++++ DATA SHOWN

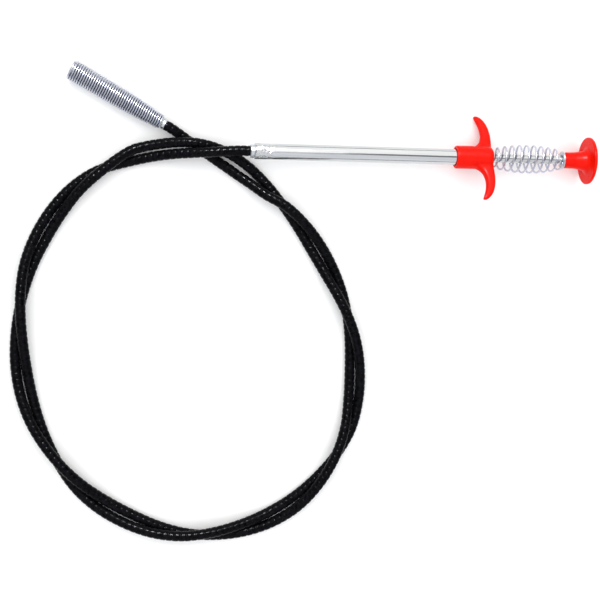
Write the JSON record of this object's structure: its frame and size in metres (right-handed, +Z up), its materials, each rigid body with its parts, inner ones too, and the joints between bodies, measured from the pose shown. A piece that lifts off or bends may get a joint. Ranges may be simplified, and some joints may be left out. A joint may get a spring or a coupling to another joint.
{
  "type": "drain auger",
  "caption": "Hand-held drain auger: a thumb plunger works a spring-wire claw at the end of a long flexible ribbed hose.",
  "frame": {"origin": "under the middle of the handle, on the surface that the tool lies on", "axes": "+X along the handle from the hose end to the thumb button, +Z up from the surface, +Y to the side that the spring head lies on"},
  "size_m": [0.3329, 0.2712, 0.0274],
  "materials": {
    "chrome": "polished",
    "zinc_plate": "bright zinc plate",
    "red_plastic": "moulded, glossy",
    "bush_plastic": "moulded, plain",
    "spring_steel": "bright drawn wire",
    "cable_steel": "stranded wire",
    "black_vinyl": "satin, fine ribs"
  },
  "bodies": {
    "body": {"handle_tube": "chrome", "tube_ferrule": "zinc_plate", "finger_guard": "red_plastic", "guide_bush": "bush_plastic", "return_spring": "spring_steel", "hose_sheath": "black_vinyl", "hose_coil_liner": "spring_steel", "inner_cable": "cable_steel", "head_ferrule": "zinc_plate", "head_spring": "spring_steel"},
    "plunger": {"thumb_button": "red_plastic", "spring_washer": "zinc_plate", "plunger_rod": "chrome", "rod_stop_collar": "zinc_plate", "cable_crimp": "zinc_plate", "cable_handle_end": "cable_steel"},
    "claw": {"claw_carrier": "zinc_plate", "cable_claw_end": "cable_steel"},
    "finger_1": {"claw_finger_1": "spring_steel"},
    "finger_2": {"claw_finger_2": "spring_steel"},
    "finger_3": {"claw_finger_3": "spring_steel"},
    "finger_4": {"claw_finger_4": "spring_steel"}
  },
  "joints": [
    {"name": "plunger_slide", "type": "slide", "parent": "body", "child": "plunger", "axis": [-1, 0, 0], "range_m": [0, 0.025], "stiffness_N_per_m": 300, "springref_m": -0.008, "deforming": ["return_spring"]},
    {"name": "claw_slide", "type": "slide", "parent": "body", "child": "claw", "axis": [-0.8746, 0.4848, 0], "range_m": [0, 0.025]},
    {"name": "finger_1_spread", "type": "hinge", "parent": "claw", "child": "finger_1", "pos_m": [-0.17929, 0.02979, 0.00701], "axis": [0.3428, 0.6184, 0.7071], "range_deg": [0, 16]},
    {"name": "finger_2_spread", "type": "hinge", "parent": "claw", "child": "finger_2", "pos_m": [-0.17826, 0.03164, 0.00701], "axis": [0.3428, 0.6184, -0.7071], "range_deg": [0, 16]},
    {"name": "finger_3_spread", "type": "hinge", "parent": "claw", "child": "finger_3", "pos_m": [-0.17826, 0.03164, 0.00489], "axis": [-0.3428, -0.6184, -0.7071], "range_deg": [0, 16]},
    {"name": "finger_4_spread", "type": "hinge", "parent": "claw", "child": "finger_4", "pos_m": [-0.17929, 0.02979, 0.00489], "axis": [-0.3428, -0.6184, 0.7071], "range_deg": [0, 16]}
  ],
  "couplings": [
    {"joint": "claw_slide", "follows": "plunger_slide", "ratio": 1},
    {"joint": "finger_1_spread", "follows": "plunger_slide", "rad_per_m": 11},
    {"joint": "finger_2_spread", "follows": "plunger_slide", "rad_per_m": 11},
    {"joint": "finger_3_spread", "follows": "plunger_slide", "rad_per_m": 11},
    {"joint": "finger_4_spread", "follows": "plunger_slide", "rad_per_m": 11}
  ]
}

++++++++

*WORK TO DO:* Repeat the listing in full, keeping every line exactly as it is.

*TASK SOLUTION:*
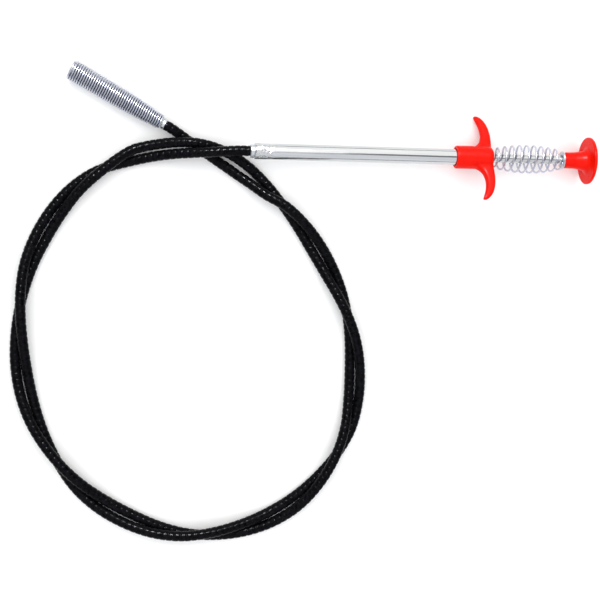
Write the JSON record of this object's structure: its frame and size in metres (right-handed, +Z up), its materials, each rigid body with its parts, inner ones too, and the joints between bodies, measured from the pose shown. A piece that lifts off or bends may get a joint. Ranges may be simplified, and some joints may be left out. A joint may get a spring or a coupling to another joint.
{
  "type": "drain auger",
  "caption": "Hand-held drain auger: a thumb plunger works a spring-wire claw at the end of a long flexible ribbed hose.",
  "frame": {"origin": "under the middle of the handle, on the surface that the tool lies on", "axes": "+X along the handle from the hose end to the thumb button, +Z up from the surface, +Y to the side that the spring head lies on"},
  "size_m": [0.3329, 0.2712, 0.0274],
  "materials": {
    "chrome": "polished",
    "zinc_plate": "bright zinc plate",
    "red_plastic": "moulded, glossy",
    "bush_plastic": "moulded, plain",
    "spring_steel": "bright drawn wire",
    "cable_steel": "stranded wire",
    "black_vinyl": "satin, fine ribs"
  },
  "bodies": {
    "body": {"handle_tube": "chrome", "tube_ferrule": "zinc_plate", "finger_guard": "red_plastic", "guide_bush": "bush_plastic", "return_spring": "spring_steel", "hose_sheath": "black_vinyl", "hose_coil_liner": "spring_steel", "inner_cable": "cable_steel", "head_ferrule": "zinc_plate", "head_spring": "spring_steel"},
    "plunger": {"thumb_button": "red_plastic", "spring_washer": "zinc_plate", "plunger_rod": "chrome", "rod_stop_collar": "zinc_plate", "cable_crimp": "zinc_plate", "cable_handle_end": "cable_steel"},
    "claw": {"claw_carrier": "zinc_plate", "cable_claw_end": "cable_steel"},
    "finger_1": {"claw_finger_1": "spring_steel"},
    "finger_2": {"claw_finger_2": "spring_steel"},
    "finger_3": {"claw_finger_3": "spring_steel"},
    "finger_4": {"claw_finger_4": "spring_steel"}
  },
  "joints": [
    {"name": "plunger_slide", "type": "slide", "parent": "body", "child": "plunger", "axis": [-1, 0, 0], "range_m": [0, 0.025], "stiffness_N_per_m": 300, "springref_m": -0.008, "deforming": ["return_spring"]},
    {"name": "claw_slide", "type": "slide", "parent": "body", "child": "claw", "axis": [-0.8746, 0.4848, 0], "range_m": [0, 0.025]},
    {"name": "finger_1_spread", "type": "hinge", "parent": "claw", "child": "finger_1", "pos_m": [-0.17929, 0.02979, 0.00701], "axis": [0.3428, 0.6184, 0.7071], "range_deg": [0, 16]},
    {"name": "finger_2_spread", "type": "hinge", "parent": "claw", "child": "finger_2", "pos_m": [-0.17826, 0.03164, 0.00701], "axis": [0.3428, 0.6184, -0.7071], "range_deg": [0, 16]},
    {"name": "finger_3_spread", "type": "hinge", "parent": "claw", "child": "finger_3", "pos_m": [-0.17826, 0.03164, 0.00489], "axis": [-0.3428, -0.6184, -0.7071], "range_deg": [0, 16]},
    {"name": "finger_4_spread", "type": "hinge", "parent": "claw", "child": "finger_4", "pos_m": [-0.17929, 0.02979, 0.00489], "axis": [-0.3428, -0.6184, 0.7071], "range_deg": [0, 16]}
  ],
  "couplings": [
    {"joint": "claw_slide", "follows": "plunger_slide", "ratio": 1},
    {"joint": "finger_1_spread", "follows": "plunger_slide", "rad_per_m": 11},
    {"joint": "finger_2_spread", "follows": "plunger_slide", "rad_per_m": 11},
    {"joint": "finger_3_spread", "follows": "plunger_slide", "rad_per_m": 11},
    {"joint": "finger_4_spread", "follows": "plunger_slide", "rad_per_m": 11}
  ]
}